Its position on Ash Street isn’t without competition, but this doesn’t appear to prove a problem for chef Nathan Sasi’s Mercado. Lunch service is packed, every table full and alive with chatter.
Sasi is manning the pass, spinning out plates to every corner of the room. Here they go beyond simply baking the bread; Sasi and his team take the ‘from-scratch’ route making cheese, fermenting, and butchering and curing meats farmed in the Blue Mountains on co-owner Steve Anastasiou’s land. With a father who was a small goods maker, it’s hardly surprising the passion and skill has been passed on to Sasi, and the plate of cured meats is truly delicious.
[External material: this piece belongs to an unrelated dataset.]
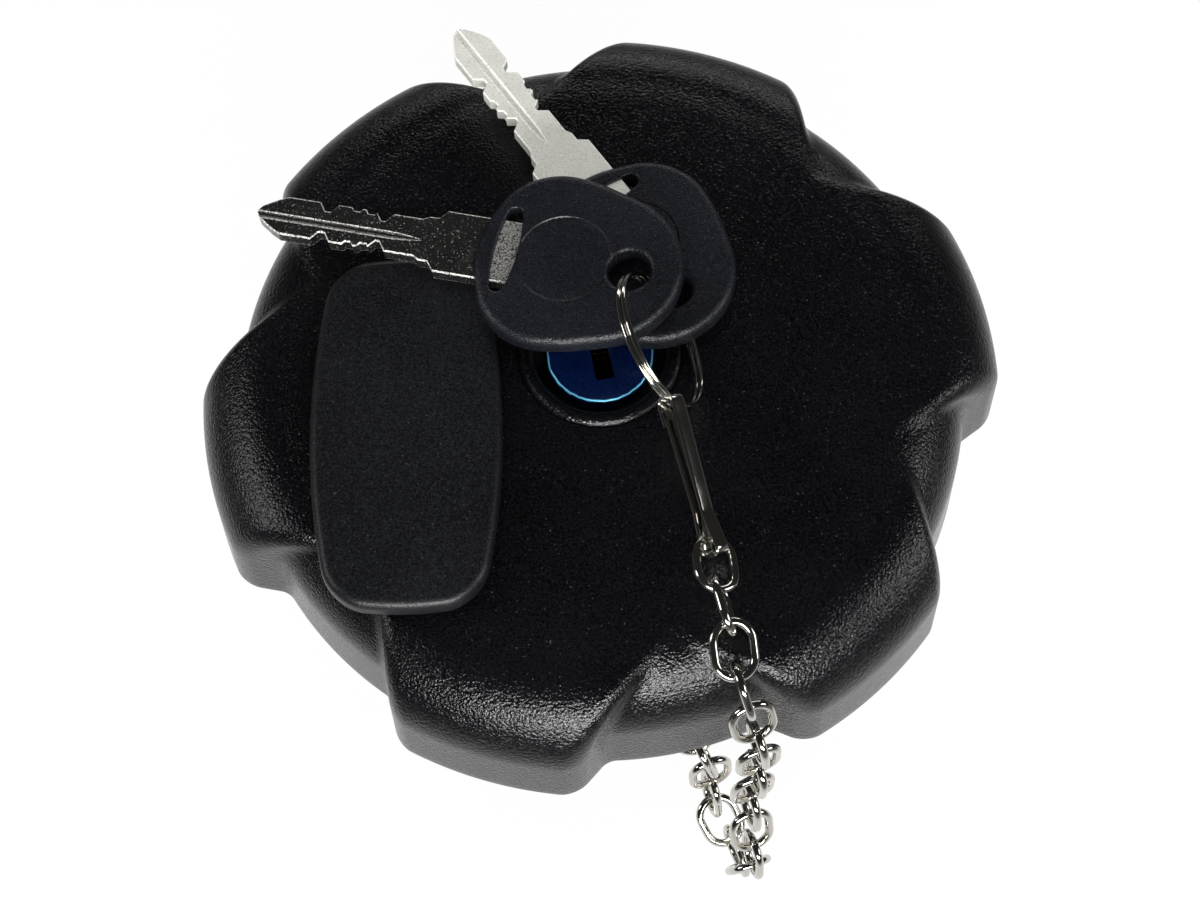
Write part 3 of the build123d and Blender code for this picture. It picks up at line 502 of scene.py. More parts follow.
def lobed_form(r, z, azimuth, inset, s):
    """Distance to the lobed grip: the recess form joined with the full form, which is kept only
    between two flanks that lean in towards the rim.  One lobe is folded onto all the others."""
    pitch = TURN / s.lobes
    fold = np.abs((azimuth - s.phase + pitch / 2) % pitch - pitch / 2)
    x, y = r * np.cos(fold), r * np.sin(fold)
    corner = np.sqrt(s.radius**2 - s.half_width**2)
    flank = (y - s.half_width + (x - corner) * np.tan(s.lean)) * np.cos(s.lean) + inset
    full = soft_and(turned_form(r, z, s.radius, inset, s), flank, max(s.edge - inset, 0.3 * MM))
    return soft_or(turned_form(r, z, s.recess, inset, s), full, s.foot + inset / 2)


def lobe_columns(s):
    """Azimuths round the grip, close together where the flanks and their roundings run."""
    pitch = TURN / s.lobes
    part = np.concatenate(
        [
            np.linspace(0, 0.30, 7, endpoint=False),
            np.linspace(0.30, 0.68, 36, endpoint=False),
            np.linspace(0.68, 1.0, 15),
        ]
    )
    fan = np.concatenate([-part[::-1], part[1:-1]]) * pitch / 2
    return (s.phase + np.arange(s.lobes)[:, None] * pitch + fan).ravel()


def grip_shell(s):
    """The grip as one closed skin.  Rays leave the middle of the rim at rising angles, and each
    stops where it meets the lobed form, outside and inside.  The bead is part of a circle, and
    the bore and boss are straight, so the rows run up the wall, in to the lock and back out."""
    azimuth = lobe_columns(s)
    rim = 0.5 * MM
    wall = np.linspace(np.arctan2(rim, s.radius), np.radians(10), 8)
    shoulder = np.linspace(np.radians(10.5), np.radians(28), 44)
    radii = np.linspace(43 * MM, s.bead_at + s.bead, 26)[1:]
    rise = np.concatenate([wall, shoulder, np.arctan2(dome(radii, s), radii)])[:, None]

    def skin(rise, inset):
        def inside(t):
            return lobed_form(t * np.cos(rise), t * np.sin(rise), azimuth[None], inset, s)

        start = np.full((len(rise), len(azimuth)), 8 * MM)
        t = reach(inside, start, start * 0 + 1.3 * s.radius)
        return t * np.cos(rise), t * np.sin(rise)

    def rows(r, z):
        r, z = np.atleast_1d(r), np.atleast_1d(z)
        return np.repeat(r[:, None], len(azimuth), 1), np.repeat(z[:, None], len(azimuth), 1)

    outer = skin(rise, 0.0)
    lip = (outer[0][:1] - rim * np.array([[1.0], [0.3]]), np.array([[0.0], [0.3 * rim]]) + 0 * outer[1][:1])
    middle = dome(s.bead_at, s) + s.bead_rise - s.bead
    t = np.radians(np.linspace(14.5, 165, 15))
    bead = rows(s.bead_at + s.bead * np.cos(t), middle + s.bead * np.sin(t))
    inner_top = dome(s.boss, s) - s.wall
    bore = rows(
        [s.bore, s.bore, s.boss, s.boss],
        [dome(s.bore, s), s.depth, s.depth, inner_top],
    )
    back = np.linspace(np.arctan2(inner_top, s.boss + s.wall), 0, 30)[:, None]
    inner = skin(back, s.wall)
    r = np.concatenate([lip[0], outer[0], bead[0], bore[0], inner[0]])
    z = np.concatenate([lip[1], outer[1], bead[1], bore[1], inner[1]])
    return cells(polar(r, azimuth[None], z + s.rim), (True, True))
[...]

Moving on, the chickpea puree is smooth and creamy, topped with crisp chickpeas and served with some of the fluffiest flatbread we’ve ever eaten, while sweet scallops perch atop an earthy Jerusalem artichoke puree that doesn’t fight with the delicate scallop flesh. The entrees make the direction of this cuisine hard to pinpoint, pumpkin ravioli and sashimi sitting alongside beef tartare (2017’s most-seen dish).
Spit-roasted porchetta is presented with wonderful crackling and spicy mojo rojo (red chilli sauce) and a half rotisserie chicken served simply with lemon and aioli doesn’t disappoint. Quite rightly, the dish with the most fans this lunchtime is a Wagyu beef short-rib falling off the bone and served with a salsa slick with cubes of silky bone marrow. Opt for a fresh salad of herbs and mixed leaves or roasted carrots to counter the heavy hit of protein.
House-made cheese is a great option to finish here, but the real crowd-pleaser is the famous hazelnut mousse cake infused with Pedro Ximenez and adorned with gold leaf. It arrives as a glistening heart-shaped chocolate ganache enclosing a liquid caramel centre.